Exercise aim — Repeat, exactly, the run of lines that opens with the line containing "front_panel();" and closes with the line containing "points = [vertex.co", and leave all other lines out.

########################################

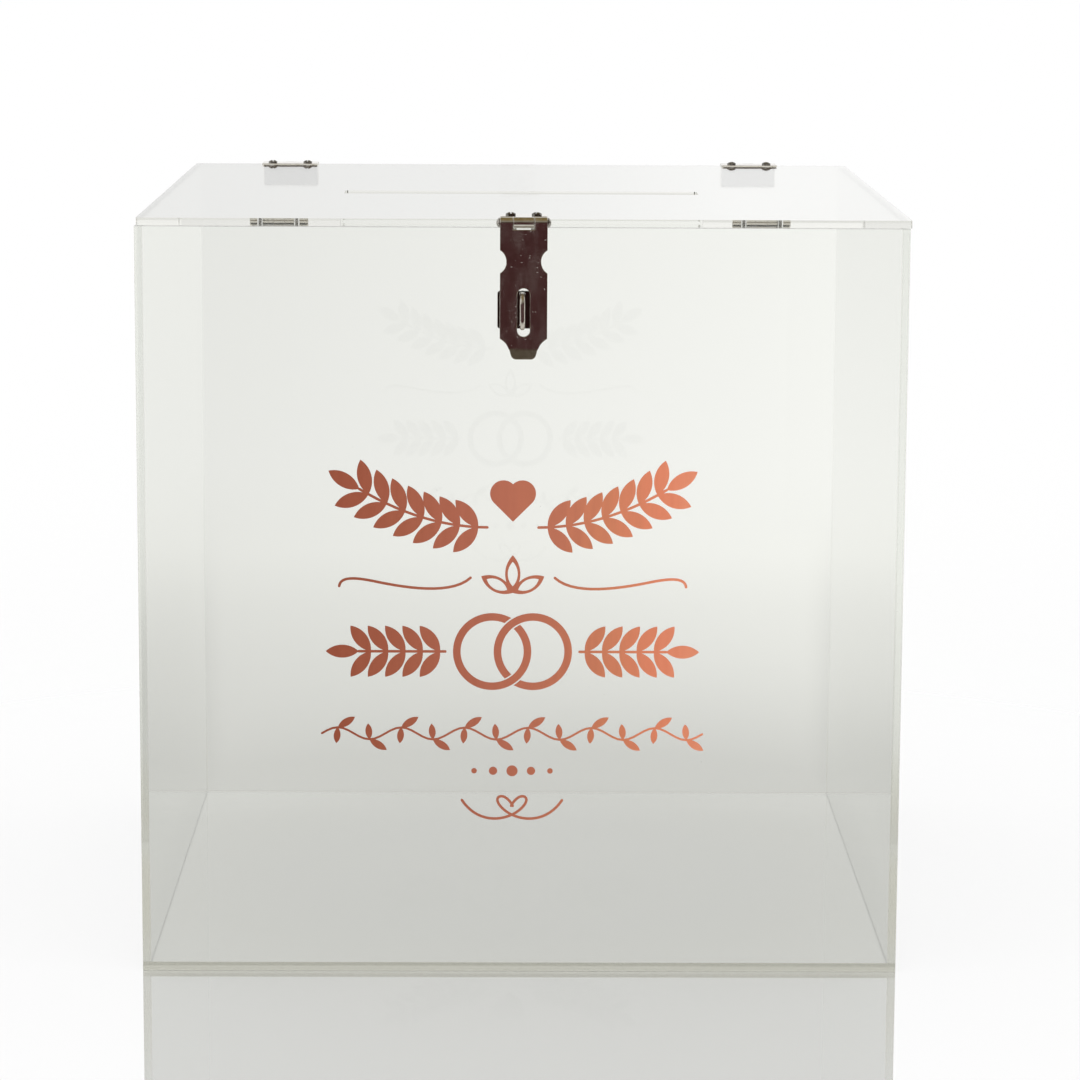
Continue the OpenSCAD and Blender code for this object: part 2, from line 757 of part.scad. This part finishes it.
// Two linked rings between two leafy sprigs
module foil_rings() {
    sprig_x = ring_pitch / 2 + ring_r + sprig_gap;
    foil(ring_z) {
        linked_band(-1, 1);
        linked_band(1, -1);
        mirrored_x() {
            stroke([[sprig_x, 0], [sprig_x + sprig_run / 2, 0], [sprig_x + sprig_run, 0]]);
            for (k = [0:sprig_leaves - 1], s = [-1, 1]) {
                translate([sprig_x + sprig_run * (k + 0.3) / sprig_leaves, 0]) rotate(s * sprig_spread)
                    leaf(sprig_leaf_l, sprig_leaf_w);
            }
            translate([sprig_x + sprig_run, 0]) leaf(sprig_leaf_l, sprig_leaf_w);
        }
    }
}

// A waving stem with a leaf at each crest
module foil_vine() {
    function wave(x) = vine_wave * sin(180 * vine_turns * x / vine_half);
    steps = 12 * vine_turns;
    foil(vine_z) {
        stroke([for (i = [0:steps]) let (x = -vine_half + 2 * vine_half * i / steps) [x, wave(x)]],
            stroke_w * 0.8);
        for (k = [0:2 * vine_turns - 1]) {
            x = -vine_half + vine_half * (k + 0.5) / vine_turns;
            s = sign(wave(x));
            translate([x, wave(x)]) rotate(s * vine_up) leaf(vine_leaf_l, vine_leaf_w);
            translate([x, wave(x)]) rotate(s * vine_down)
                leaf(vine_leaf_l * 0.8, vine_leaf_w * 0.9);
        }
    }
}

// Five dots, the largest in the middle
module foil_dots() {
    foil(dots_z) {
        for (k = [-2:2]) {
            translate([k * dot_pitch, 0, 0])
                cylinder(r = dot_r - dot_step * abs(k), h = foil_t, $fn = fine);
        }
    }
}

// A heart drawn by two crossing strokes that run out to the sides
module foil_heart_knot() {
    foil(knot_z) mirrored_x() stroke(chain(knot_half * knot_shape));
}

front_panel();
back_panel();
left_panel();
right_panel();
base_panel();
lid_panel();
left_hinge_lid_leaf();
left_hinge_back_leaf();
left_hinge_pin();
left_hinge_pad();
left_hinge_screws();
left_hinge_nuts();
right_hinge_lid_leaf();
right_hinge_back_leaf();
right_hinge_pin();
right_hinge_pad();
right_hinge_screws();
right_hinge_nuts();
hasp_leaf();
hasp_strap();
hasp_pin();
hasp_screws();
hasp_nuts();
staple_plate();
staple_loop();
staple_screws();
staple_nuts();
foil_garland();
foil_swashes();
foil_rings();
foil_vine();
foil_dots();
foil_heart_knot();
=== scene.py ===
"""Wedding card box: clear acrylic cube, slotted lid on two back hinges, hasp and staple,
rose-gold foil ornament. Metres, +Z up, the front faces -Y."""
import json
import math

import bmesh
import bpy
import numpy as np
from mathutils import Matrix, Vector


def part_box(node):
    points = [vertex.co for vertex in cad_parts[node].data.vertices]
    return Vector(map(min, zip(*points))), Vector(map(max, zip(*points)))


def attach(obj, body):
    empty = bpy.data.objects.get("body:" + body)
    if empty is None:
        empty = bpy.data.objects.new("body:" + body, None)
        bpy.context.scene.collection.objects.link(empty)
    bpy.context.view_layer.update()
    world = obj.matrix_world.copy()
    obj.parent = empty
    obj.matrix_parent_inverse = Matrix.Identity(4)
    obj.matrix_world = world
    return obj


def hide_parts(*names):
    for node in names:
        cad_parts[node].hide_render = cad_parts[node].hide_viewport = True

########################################

Expected answer —
front_panel();
back_panel();
left_panel();
right_panel();
base_panel();
lid_panel();
left_hinge_lid_leaf();
left_hinge_back_leaf();
left_hinge_pin();
left_hinge_pad();
left_hinge_screws();
left_hinge_nuts();
right_hinge_lid_leaf();
right_hinge_back_leaf();
right_hinge_pin();
right_hinge_pad();
right_hinge_screws();
right_hinge_nuts();
hasp_leaf();
hasp_strap();
hasp_pin();
hasp_screws();
hasp_nuts();
staple_plate();
staple_loop();
staple_screws();
staple_nuts();
foil_garland();
foil_swashes();
foil_rings();
foil_vine();
foil_dots();
foil_heart_knot();
=== scene.py ===
"""Wedding card box: clear acrylic cube, slotted lid on two back hinges, hasp and staple,
rose-gold foil ornament. Metres, +Z up, the front faces -Y."""
import json
import math

import bmesh
import bpy
import numpy as np
from mathutils import Matrix, Vector


def part_box(node):
    points = [vertex.co for vertex in cad_parts[node].data.vertices]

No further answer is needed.